Eldoris was 56 years old when her youngest was 9, but she never seemed to slow down.
“The doctor told me not to have any more children after my fourth,” Eldoris smiled. “You know how they talk about machinery breaking down? Well, mine never did.”
Her children have never felt jealous of each other over the years, though they all joke that Mike is the favorite.
“Whoever needs me the most,” she said, “is my favorite. All my kids do something different, no two are alike they are all great.”
The Jaunich family keeps growing
Eldoris now has 35 grandchildren and 23 great-grandchildren, and the Jaunich family continues to grow.
Christmas parties are so large they take place in the gym at Mt. Olive Lutheran School.
All of her children have remained in the area except for Joe and John, who are living in Florida. Before moving to Florida, John Jaunich was the mayor of Delano for six years.

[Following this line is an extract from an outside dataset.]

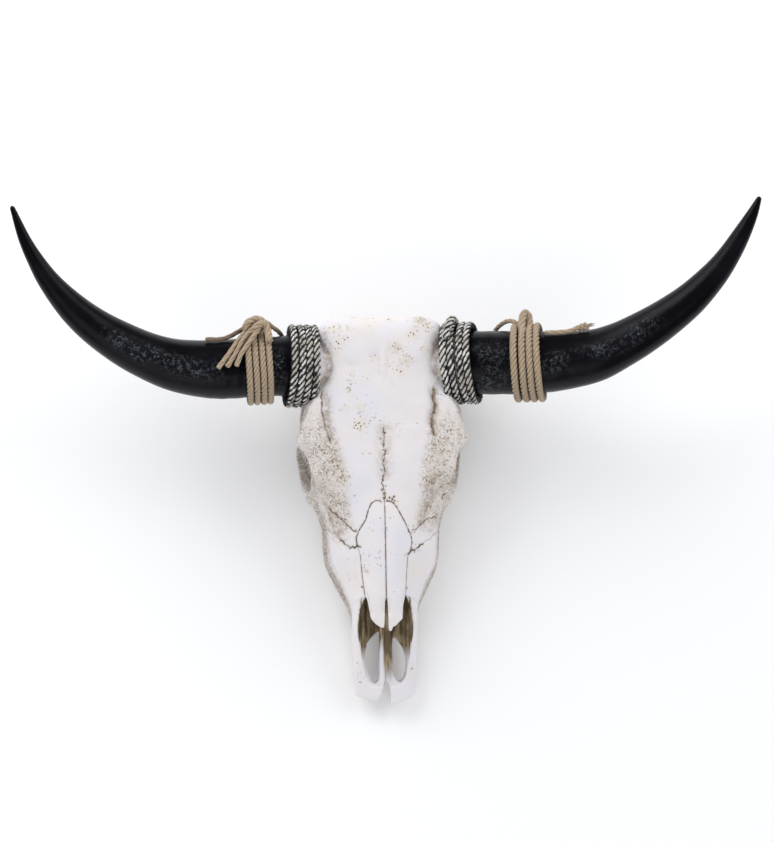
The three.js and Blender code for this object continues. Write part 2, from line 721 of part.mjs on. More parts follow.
// The knots and tails, each clear of what it lies on.
function tyings() {
  const made = {};
  for (const [side, name] of [[-1, "left"], [1, "right"]]) {
    const { lump, strand } = KNOTS[name];
    const below = [hornRoom(side), windingRoom(side, LASHINGS[name])];
    const [middle, radii] = lump;
    made["knot_" + name] = largest(cut(ball(middle, radii, 10, 6).add(limb(strand, 6, 4)), below));
    const room = ball(middle, radii.map((radius) => radius + GAP), 10, 6);
    for (const key of Object.keys(TAILS).filter((k) => k.includes(name))) {
      made[key] = largest(cut(tail(TAILS[key]), [...below, room]));
    }
  }
  return made;
}

// ---------- The model ----------
const FACE_TO_ROW = new THREE.Matrix4().makeBasis(
  new THREE.Vector3(1, 0, 0),
  new THREE.Vector3(0, -Math.cos(FACE_TILT), -Math.sin(FACE_TILT)),
  new THREE.Vector3(0, Math.sin(FACE_TILT), -Math.cos(FACE_TILT)),
);
FACE_TO_ROW.setPosition(0, 0, POLL_HEIGHT);

// Turns a solid from the face frame to the row frame and trims it flat at the floor.
function settle(solid) {
  const turned = solidOf(geometryOf(solid).applyMatrix4(FACE_TO_ROW));
  return turned.subtract(block([-600, -700, -100], [600, 400, 0]));
}

function mesh(name, solid, look) {
  const [color, roughness] = COLOURS[look];
  const made = new THREE.Mesh(geometryOf(solid), new THREE.MeshStandardMaterial({ color, roughness }));
  made.name = name;
  return made;
}

const skull = new THREE.Group();
skull.name = "cow_skull";
for (const [name, solid] of Object.entries(bones())) {
  skull.add(mesh(name, settle(solid), "bone"));
}
for (const [side, name] of [[-1, "left"], [1, "right"]]) {
  skull.add(mesh("horn_" + name, settle(horn(side)), "horn"));
  skull.add(mesh("band_" + name, settle(winding(side, BANDS[name])), "rope"));
  skull.add(mesh("lashing_" + name, settle(winding(side, LASHINGS[name])), "jute"));
}
for (const [name, solid] of Object.entries(tyings())) {
  skull.add(mesh(name, settle(solid), "jute"));
}

// The origin is in the middle of the skull's and horns' base, so the loose ends of the cord don't count.
const extent = new THREE.Box3();
for (const child of skull.children.filter(({ name }) => !name.startsWith("tail"))) {
  extent.expandByObject(child, true);
}
const middle = extent.getCenter(new THREE.Vector3());
skull.position.set(-middle.x, -middle.y, 0);

export default skull;
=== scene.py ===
"""A life-size skull of a long-horned cow, lying face up, with rope bands and jute lashings on its horns."""
import math

import bpy
import numpy as np
from mathutils import Matrix, Vector


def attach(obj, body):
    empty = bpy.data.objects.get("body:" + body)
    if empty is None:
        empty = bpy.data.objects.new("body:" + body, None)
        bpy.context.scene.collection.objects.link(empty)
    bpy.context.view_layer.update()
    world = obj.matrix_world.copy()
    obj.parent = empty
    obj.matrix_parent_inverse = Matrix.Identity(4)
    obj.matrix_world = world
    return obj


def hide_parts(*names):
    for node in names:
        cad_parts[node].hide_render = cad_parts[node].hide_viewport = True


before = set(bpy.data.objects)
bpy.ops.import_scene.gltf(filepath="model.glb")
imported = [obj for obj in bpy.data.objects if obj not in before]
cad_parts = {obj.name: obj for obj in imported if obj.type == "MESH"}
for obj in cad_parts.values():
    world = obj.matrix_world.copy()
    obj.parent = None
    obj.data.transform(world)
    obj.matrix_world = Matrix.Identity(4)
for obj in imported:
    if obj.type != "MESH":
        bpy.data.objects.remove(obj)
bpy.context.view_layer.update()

# ---------- The face frame ----------
# The bones are modelled in millimetres in the face frame: u across the head, v from the poll to the muzzle,
# and w from the plane of the forehead down into the head. to_row() puts them in the row frame, in metres.
FACE_TILT = math.radians(12)
POLL = np.array([-9.979, 173.518, 180.0])
ACROSS = np.array([1.0, 0.0, 0.0])
ALONG = np.array([0.0, -math.cos(FACE_TILT), -math.sin(FACE_TILT)])
DOWN = np.array([0.0, math.sin(FACE_TILT), -math.cos(FACE_TILT)])
FACE_AXES = np.array([ACROSS, ALONG, DOWN])

SKULL_LENGTH = 495
ORBIT = {
    "u": 95, "v": 186, "w": 51, "radius": 32, "rim": 10, "depth": 50, "forward": 0.13, "down": 0.18,
}
TOOTH_ROW = {
    "front": 368, "back": 240, "crown": 24, "half_width": 10.5, "front_half": 40, "back_half": 59,
}
TEETH = [16, 16, 17, 22, 26, 29]
CAVITY_FLOOR = 72
SLOTS = [
    [
        (-4.5, 399), (-14, 407), (-23, 417), (-25.5, 428), (-24.5, 442), (-21, 455), (-15, 465),
        (-10, 463), (-8, 448), (-7, 423),
    ],
    [
        (12, 406), (19, 413), (24.5, 422), (27, 436), (26.5, 449), (24, 459), (18, 465), (13.5, 459),
        (12, 446), (11, 423),
    ],
]
SUTURE = 0.45
CLEARANCE = 0.3
WELD_DISTANCE = 0.01
REST_LEVEL = 0.0004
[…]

“We all say she brainwashed us to stay close to help her around the house,” laughed Pat (Jaunich) Czock. “But really, she’s independent, very good-hearted and extremely faithful. She’s a great mother . . . if only I could be one-fourth the mother she is.”
Today, Eldoris is hard to keep track of and is always on the go, whether it be serving as a volunteer driver, playing cards with two card groups, making trips to the casino for gambling fun, or her favorite hobby fishing.
“She still uses a cane pole,” said Barb (Jaunich) Scherer. “No reel, just the cane pole and her on shore.”
With her large family, life has never been boring, and her Christian faith has helped her through difficult times.
“I really didn’t think I had much of a story to tell,” said Eldoris. “But, I guess a story about our life would be a big, thick book.”